One thing that hasn’t evolved, however, is the comments people leave on the videos they watch. In most cases these remain at best moronic and irrelevant, at worst bigoted and offensive, and are a real dirty stain on an otherwise excellent online resource.

I had a sobering reminder of this on Tuesday. During my break, I was watching the World Cup 2018 qualifying match between Australia and Syria live on The AFC Hub, the YouTube account of the Asian Football Confederation. The match itself was exciting, but I kept finding my attention diverted towards the Live Comments section to the right of the screen. What was appearing on there was the most braindead, obnoxious, inflammatory stream of drivel I’ve ever seen in my life.

I took a few screenshots just to give you an idea of the sort of insults and opinions being traded, but these weren’t specially selected. You could have taken a screenshot at any moment while the game was being played and found something similar.

YouTube hate

Disappointingly, although not surprisingly, the hatred seemed to start with YouTubers associating Syria with the so-called Islamic State and terrorism, which then stemmed into general bashing of Islam and the Middle East. By no means, though, was the abuse limited to the two teams playing football, and it quickly descended into a free-for-all of racism. Keyboard warriors bashed out nastiness about France, Russia, Africa, you name it. In fact, if you read through the comments for the duration of the match, I wouldn’t be surprised if they’d had something unpleasant to say about every nation, creed and religion on the planet.

Why are YouTube comments so terrible?

I’m certainly not the first person to notice that YouTube comments are of dubious quality. It’s hard to ignore. Look up any video clip of The Office (the UK or US version) and you’ll see reams of trans-Atlantic xenophobia about which country’s version is better and how stupid the other country is for not realising it. Look up any popular football or American football video and you’ll see similar bickering about which version of football is the correct one, often resorting to homophobia to make the point.

The New Statesman notes that YouTube has no moderators, is used heavily by children and is more anonymous than the likes of Facebook and Twitter. Plus, comments with plenty of interactions tend to be given priority placement in the comments section, and nothing gets people reacting like offensive statements.

What can be done about this?

I’m not normally big on censorship. I don’t really mind if a group of individuals want to meet up and trade racist insults at each other in some dark corner of the internet.

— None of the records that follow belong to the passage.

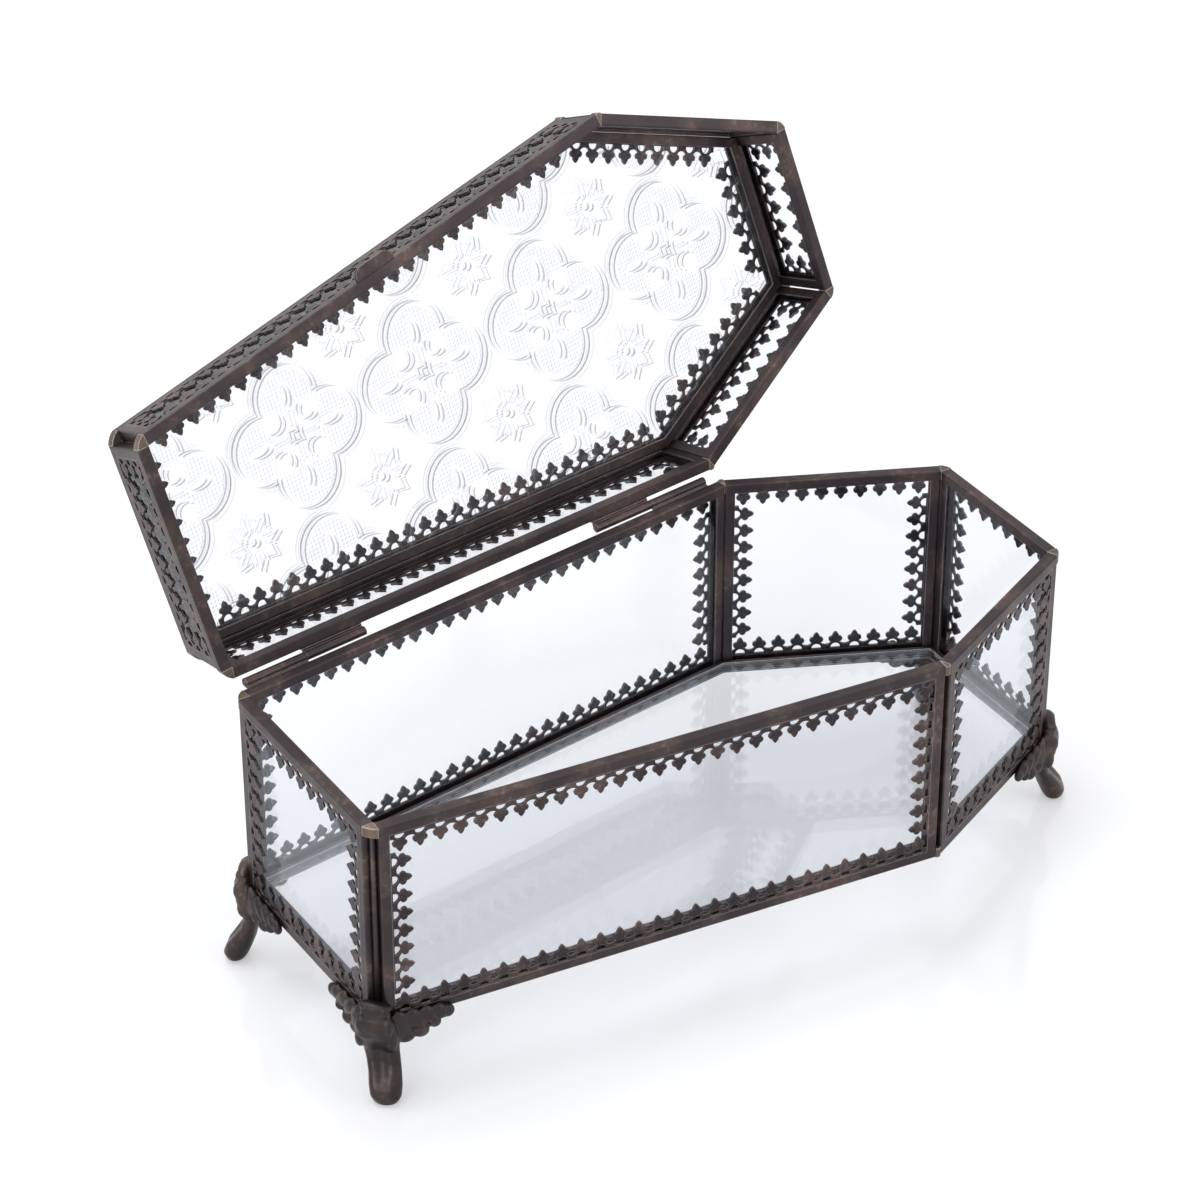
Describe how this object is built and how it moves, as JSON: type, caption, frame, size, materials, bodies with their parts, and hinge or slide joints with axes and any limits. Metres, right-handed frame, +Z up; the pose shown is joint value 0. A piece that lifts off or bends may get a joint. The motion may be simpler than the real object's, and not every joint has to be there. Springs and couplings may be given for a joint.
{
  "type": "hinged glass trinket box",
  "caption": "Coffin-shaped glass trinket box with clear wall panes in dark metal channel frames, pierced edging, cast feet and a hinged lid with a patterned pane.",
  "frame": {"origin": "middle of the overall size in plan, on the surface the feet stand on", "axes": "+X along the box towards its head end, +Y towards the hinged side, +Z up"},
  "size_m": [0.28, 0.1892, 0.2168],
  "materials": {
    "frame_metal": "dark antique bronze patina, worn on the edges",
    "pierced_strip": "dark antique bronze patina, stamped",
    "hinge_metal": "dark antique bronze patina, rubbed",
    "cast_metal": "dark antique bronze patina on a casting",
    "solder": "darkened solder, part bright",
    "clear_glass": "clear polished pane",
    "patterned_glass": "pressed pattern of four-lobed figures and star flowers"
  },
  "bodies": {
    "base": {"back_long_frame": "frame_metal", "back_long_glass": "clear_glass", "back_long_lace": "pierced_strip", "back_taper_frame": "frame_metal", "back_taper_glass": "clear_glass", "back_taper_lace": "pierced_strip", "base_corner_solder": "solder", "floor_frame": "frame_metal", "floor_glass": "clear_glass", "front_long_frame": "frame_metal", "front_long_glass": "clear_glass", "front_long_lace": "pierced_strip", "front_taper_frame": "frame_metal", "front_taper_glass": "clear_glass", "front_taper_lace": "pierced_strip", "head_back_foot": "cast_metal", "head_end_frame": "frame_metal", "head_end_glass": "clear_glass", "head_end_lace": "pierced_strip", "head_front_foot": "cast_metal", "narrow_back_foot": "cast_metal", "narrow_end_frame": "frame_metal", "narrow_end_glass": "clear_glass", "narrow_end_lace": "pierced_strip", "narrow_front_foot": "cast_metal", "narrow_hinge_base_leaf": "hinge_metal", "narrow_hinge_pin": "hinge_metal", "shoulder_hinge_base_leaf": "hinge_metal", "shoulder_hinge_pin": "hinge_metal"},
    "lid": {"lid_back_long_frame": "frame_metal", "lid_back_long_glass": "clear_glass", "lid_back_long_lace": "pierced_strip", "lid_back_taper_frame": "frame_metal", "lid_back_taper_glass": "clear_glass", "lid_back_taper_lace": "pierced_strip", "lid_corner_solder": "solder", "lid_front_long_frame": "frame_metal", "lid_front_long_glass": "clear_glass", "lid_front_long_lace": "pierced_strip", "lid_front_taper_frame": "frame_metal", "lid_front_taper_glass": "clear_glass", "lid_front_taper_lace": "pierced_strip", "lid_head_end_frame": "frame_metal", "lid_head_end_glass": "clear_glass", "lid_head_end_lace": "pierced_strip", "lid_narrow_end_frame": "frame_metal", "lid_narrow_end_glass": "clear_glass", "lid_narrow_end_lace": "pierced_strip", "lid_top_frame": "frame_metal", "lid_top_glass": "patterned_glass", "lid_top_lace": "pierced_strip", "lift_tab": "frame_metal", "narrow_hinge_lid_leaf": "hinge_metal", "shoulder_hinge_lid_leaf": "hinge_metal"}
  },
  "joints": [
    {"name": "lid_hinge", "type": "hinge", "parent": "base", "child": "lid", "pos_m": [-0.03167, 0.022, 0.0978], "axis": [0.9935, 0.1138, 0], "range_deg": [0, 109.5]}
  ]
}
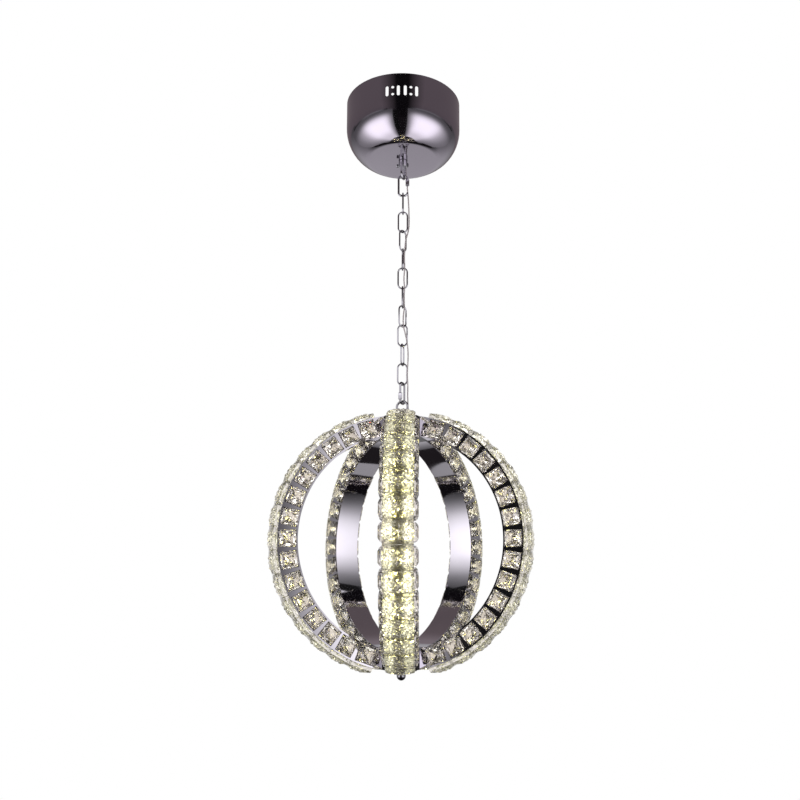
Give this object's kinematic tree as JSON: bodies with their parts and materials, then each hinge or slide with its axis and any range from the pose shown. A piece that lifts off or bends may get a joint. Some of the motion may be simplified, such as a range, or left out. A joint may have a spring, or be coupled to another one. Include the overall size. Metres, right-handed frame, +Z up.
{
  "type": "chandelier",
  "caption": "Pendant chandelier: crystal-set ribs form an open lit globe that hangs by a link chain and a clear cord from a deep chromed ceiling cup.",
  "frame": {"origin": "centre of the ceiling bracket's upper face, in the ceiling plane", "axes": "+Z up through the ceiling, the globe hangs along -Z, and the front rib faces -Y"},
  "size_m": [0.3856, 0.3682, 0.9006],
  "materials": {
    "smoked_chrome": "mirror-polished, dark plated",
    "zinc_steel": "zinc-plated sheet",
    "bright_chrome": "bright plated wire",
    "mirror_steel": "mirror-polished stainless sheet",
    "black_steel": "black enamel",
    "crystal": "cut and polished crystal",
    "led_board": "white flexible board with warm LED chips",
    "clear_acrylic": "frosted clear strip",
    "clear_cord": "clear PVC over fine copper",
    "white_plastic": "moulded case",
    "black_plastic": "moulded",
    "lead_pvc": "single-core PVC lead"
  },
  "bodies": {
    "canopy": {"canopy_shell": "smoked_chrome", "ceiling_bracket": "zinc_steel", "centre_nipple": "zinc_steel", "nipple_nuts": "zinc_steel", "nipple_washer": "zinc_steel", "earth_screw": "zinc_steel", "hang_loop": "bright_chrome", "loop_set_screw": "bright_chrome", "driver_tray": "zinc_steel", "led_driver": "white_plastic", "driver_screws": "zinc_steel", "terminal_block": "white_plastic", "terminal_screws": "zinc_steel", "driver_leads": "lead_pvc", "cord_grip": "bright_chrome", "power_cord": "clear_cord"},
    "upper_link": {"upper_quick_link": "bright_chrome"},
    "upper_nut": {"upper_sleeve_nut": "bright_chrome"},
    "link_01": {"chain_link_01": "bright_chrome"},
    "link_02": {"chain_link_02": "bright_chrome"},
    "link_03": {"chain_link_03": "bright_chrome"},
    "link_04": {"chain_link_04": "bright_chrome"},
    "link_05": {"chain_link_05": "bright_chrome"},
    "link_06": {"chain_link_06": "bright_chrome"},
    "link_07": {"chain_link_07": "bright_chrome"},
    "link_08": {"chain_link_08": "bright_chrome"},
    "link_09": {"chain_link_09": "bright_chrome"},
    "link_10": {"chain_link_10": "bright_chrome"},
    "lower_link": {"lower_quick_link": "bright_chrome"},
    "lower_nut": {"lower_sleeve_nut": "bright_chrome"},
    "globe": {"globe_eye": "bright_chrome", "stud_nuts": "zinc_steel", "top_hub": "black_steel", "top_hub_cap": "black_steel", "bottom_hub": "black_steel", "bottom_hub_cap": "black_steel", "hub_cap_screws": "zinc_steel", "rib_screws": "zinc_steel", "cord_grommet": "black_plastic", "lead_connector": "white_plastic", "rib_leads": "lead_pvc", "finial_ball": "bright_chrome", "rib_1_frame": "mirror_steel", "rib_1_cheek_crystals": "crystal", "rib_1_outer_crystals": "crystal", "rib_2_frame": "mirror_steel", "rib_2_cheek_crystals": "crystal", "rib_2_outer_crystals": "crystal", "rib_3_frame": "mirror_steel", "rib_3_cheek_crystals": "crystal", "rib_3_outer_crystals": "crystal", "rib_4_frame": "mirror_steel", "rib_4_cheek_crystals": "crystal", "rib_4_outer_crystals": "crystal", "rib_5_frame": "mirror_steel", "rib_5_cheek_crystals": "crystal", "rib_5_outer_crystals": "crystal", "led_strips": "led_board", "rib_cover_strips": "clear_acrylic"}
  },
  "joints": [
    {"name": "upper_link_swing", "type": "hinge", "parent": "canopy", "child": "upper_link", "pos_m": [0, 0, -0.12125], "axis": [0.309, 0.9511, 0], "range_deg": [-30, 30], "deforming": ["power_cord"]},
    {"name": "upper_nut_travel", "type": "slide", "parent": "upper_link", "child": "upper_nut", "axis": [0, 0, -1], "range_m": [0, 0.0085]},
    {"name": "link_01_swing", "type": "hinge", "parent": "upper_link", "child": "link_01", "pos_m": [0, 0, -0.1501], "axis": [1, 0, 0], "range_deg": [-30, 30], "deforming": ["power_cord"]},
    {"name": "link_02_swing", "type": "hinge", "parent": "link_01", "child": "link_02", "pos_m": [0, 0, -0.1805], "axis": [0, -1, 0], "range_deg": [-30, 30], "deforming": ["power_cord"]},
    {"name": "link_03_swing", "type": "hinge", "parent": "link_02", "child": "link_03", "pos_m": [0, 0, -0.2113], "axis": [-1, 0, 0], "range_deg": [-30, 30], "deforming": ["power_cord"]},
    {"name": "link_04_swing", "type": "hinge", "parent": "link_03", "child": "link_04", "pos_m": [0, 0, -0.2421], "axis": [-0.6691, -0.7431, 0], "range_deg": [-30, 30], "deforming": ["power_cord"]},
    {"name": "link_05_swing", "type": "hinge", "parent": "link_04", "child": "link_05", "pos_m": [0, 0, -0.2729], "axis": [-0.1045, 0.9945, 0], "range_deg": [-30, 30], "deforming": ["power_cord"]},
    {"name": "link_06_swing", "type": "hinge", "parent": "link_05", "child": "link_06", "pos_m": [0, 0, -0.3037], "axis": [1, 0, 0], "range_deg": [-30, 30], "deforming": ["power_cord"]},
    {"name": "link_07_swing", "type": "hinge", "parent": "link_06", "child": "link_07", "pos_m": [0, 0, -0.3345], "axis": [-0.0349, -0.9994, 0], "range_deg": [-30, 30], "deforming": ["power_cord"]},
    {"name": "link_08_swing", "type": "hinge", "parent": "link_07", "child": "link_08", "pos_m": [0, 0, -0.3653], "axis": [0.7314, 0.682, 0], "range_deg": [-30, 30], "deforming": ["power_cord"]},
    {"name": "link_09_swing", "type": "hinge", "parent": "link_08", "child": "link_09", "pos_m": [0, 0, -0.3961], "axis": [-0.9994, 0.0349, 0], "range_deg": [-30, 30], "deforming": ["power_cord"]},
    {"name": "link_10_swing", "type": "hinge", "parent": "link_09", "child": "link_10", "pos_m": [0, 0, -0.4269], "axis": [0.2588, 0.9659, 0], "range_deg": [-30, 30], "deforming": ["power_cord"]},
    {"name": "lower_link_swing", "type": "hinge", "parent": "link_10", "child": "lower_link", "pos_m": [0, 0, -0.4577], "axis": [1, 0, 0], "range_deg": [-30, 30], "deforming": ["power_cord"]},
    {"name": "lower_nut_travel", "type": "slide", "parent": "lower_link", "child": "lower_nut", "axis": [0, 0, 1], "range_m": [0, 0.0085]},
    {"name": "globe_swing", "type": "hinge", "parent": "lower_link", "child": "globe", "pos_m": [0, 0, -0.4871], "axis": [-0.4226, -0.9063, 0], "range_deg": [-30, 30], "deforming": ["power_cord"]}
  ]
}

But this isn’t some dark corner of the internet, this is YouTube – the second most visited site on the web. There were more than 22,000 viewers watching that video, and they should not have to see this kind of material while doing something as innocuous as watching a football match.

In fact, if these people had been using this sort of language at an actual football match, they would likely have been ejected, banned and possibly prosecuted. Google-owned YouTube has plenty of money behind it and should be taking an acting role in identifying the culprits (which shouldn’t be that hard as they all have YouTube accounts) and stopping this behaviour thriving. If it can’t or won’t do this, YouTube itself should be punished, just as a football club or association that failed to control its troublemakers would be.

If outrageous taunts and slurs like these go ignored and unchallenged, they become normalised and accepted, and we come to see extremism every day. Is it therefore any surprise that Donald Trump managed to tweet his way to the White House with his big-mouthed, bullying soundbites of sexism? That a small minority of xenophobes was probably enough to swing the Brexit vote? That the far-right is enjoying a surge of popularity in developed European countries like France and Germany?

YouTube comments aren’t universally this bad. One of the better examples I’ve seen is the video for the lost ’90s classic ‘Not An Addict’ by K’s Choice. In keeping with the theme of the song, commenters are sharing stories of their experiences of drug addiction, how the song helped them through it, how long they’ve been ‘clean’ and messages of support for one another. It’s perhaps a rare example of how the anonymity of the internet can lead people to be open and honest in positive ways. Superb and inspiring, I think, as is the song itself.

This is the standard YouTube needs to work towards – high-quality, meaningful discussion with respect and empathy for other users. To achieve this, it needs to do more than just sit back and let people talk.